## TASK GOAL
Please restate, exactly as written, the lines running from the beginning of the material through the line that has "UNPRINTED = 1e3" in it.

## INFORMATION SUPPLIED
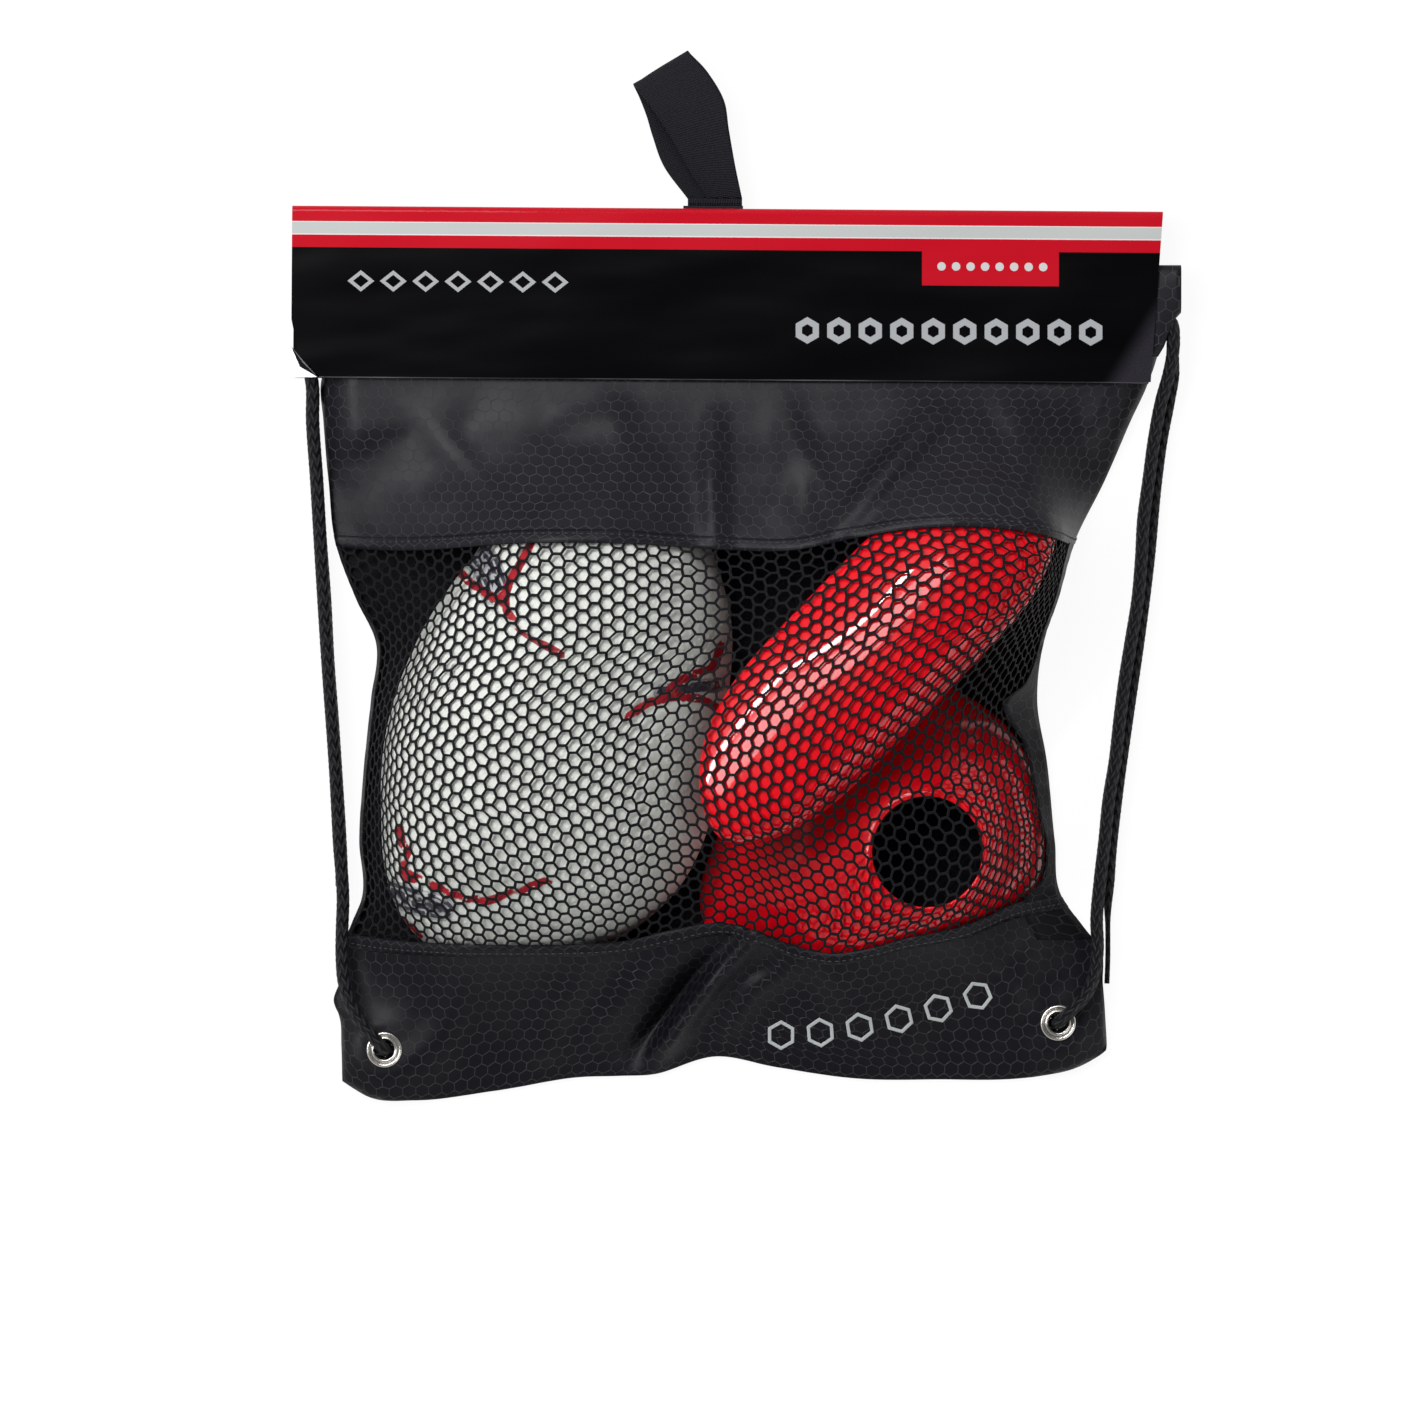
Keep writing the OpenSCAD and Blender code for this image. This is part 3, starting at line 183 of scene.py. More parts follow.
# Slack places of the ball's upper side: points in plan, width, height
BALL_DENTS = (
    ([(-154, -51), (-142, -56), (-141, -63), (-154, -64)], 4, -2.4),
    ([(-106, -20), (-120, -32), (-129, -48)], 6, -2.2),
    ([(-60, -10), (-52, -40), (-44, -66)], 6, -1.2),
    ([(-150, -126), (-120, -142), (-84, -138)], 6, -2.0),
    ([(-8, -50), (-22, -52), (-46, -62)], 5, -1.8),
)

# Lowest print and lowest slack place on the ball, metres, and a distance that marks no print
PRINT_LOW_Z = 0.012
DENT_LOW_Z = 0.02
DENT_FADE = 0.02
UNPRINTED = 1e3

# Routes of the free cords, millimetres, as in the frame
LEFT_FRONT_ROUTE = [
    (-184.3, 108.5, 13.1), (-188.5, 108, 13.1), (-191.8, 105.5, 13), (-193, 101, 12.8),
    (-192.5, 95, 12.4), (-190.6, 86, 11.6), (-190.4, 69.5, 10.4), (-188.6, 42.5, 9.8),
    (-187, 15.5, 9.7), (-183.6, -38.5, 9.7), (-179.8, -92.5, 9.7), (-178.4, -119.5, 9.7),
    (-176.6, -146.5, 9.9), (-177, -160, 10.6), (-177, -172, 12), (-176, -183, 13.2),
    (-173.4, -192, 14.2), (-169, -200, 15.4), (-165, -205, 16.6), (-161.4, -209, 16.8),
    (-159, -212, 15.2), (-158, -213.3, 12), (-158, -213.3, 7.2),
]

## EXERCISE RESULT
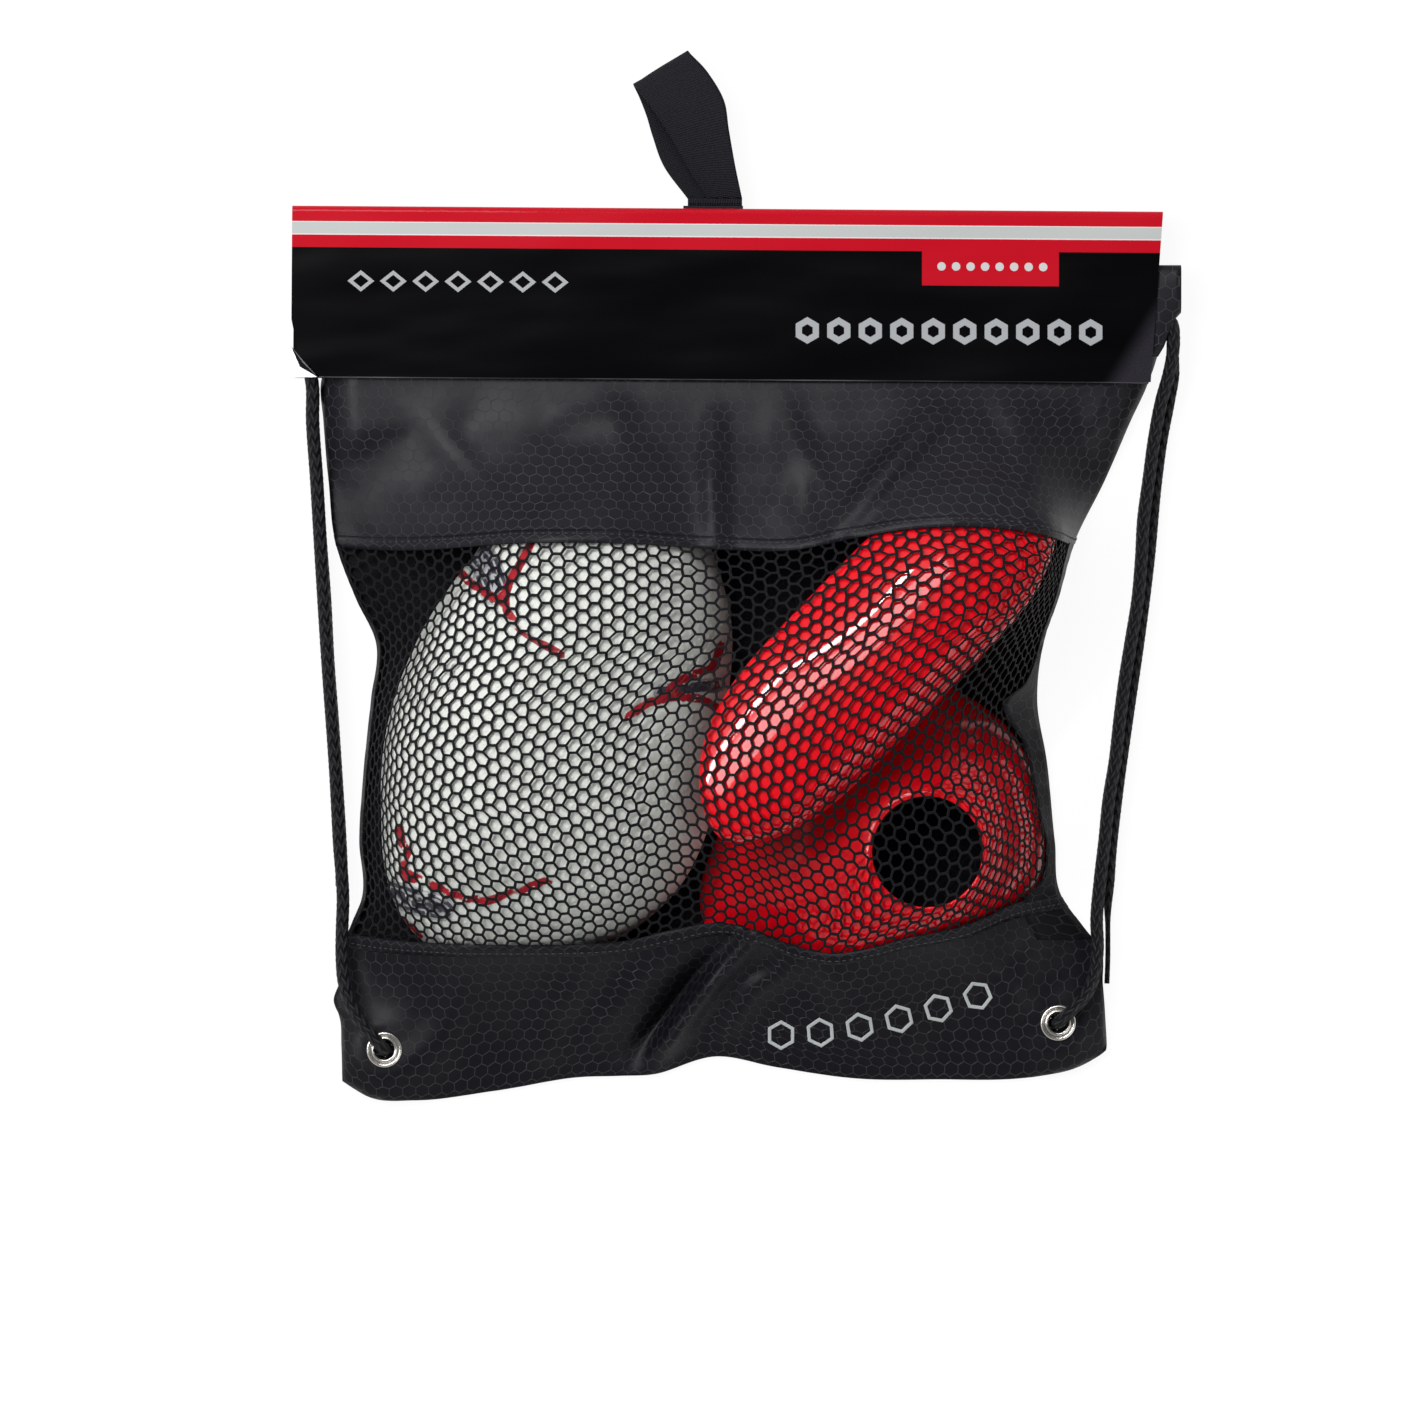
Keep writing the OpenSCAD and Blender code for this image. This is part 3, starting at line 183 of scene.py. More parts follow.
# Slack places of the ball's upper side: points in plan, width, height
BALL_DENTS = (
    ([(-154, -51), (-142, -56), (-141, -63), (-154, -64)], 4, -2.4),
    ([(-106, -20), (-120, -32), (-129, -48)], 6, -2.2),
    ([(-60, -10), (-52, -40), (-44, -66)], 6, -1.2),
    ([(-150, -126), (-120, -142), (-84, -138)], 6, -2.0),
    ([(-8, -50), (-22, -52), (-46, -62)], 5, -1.8),
)

# Lowest print and lowest slack place on the ball, metres, and a distance that marks no print
PRINT_LOW_Z = 0.012
DENT_LOW_Z = 0.02
DENT_FADE = 0.02
UNPRINTED = 1e3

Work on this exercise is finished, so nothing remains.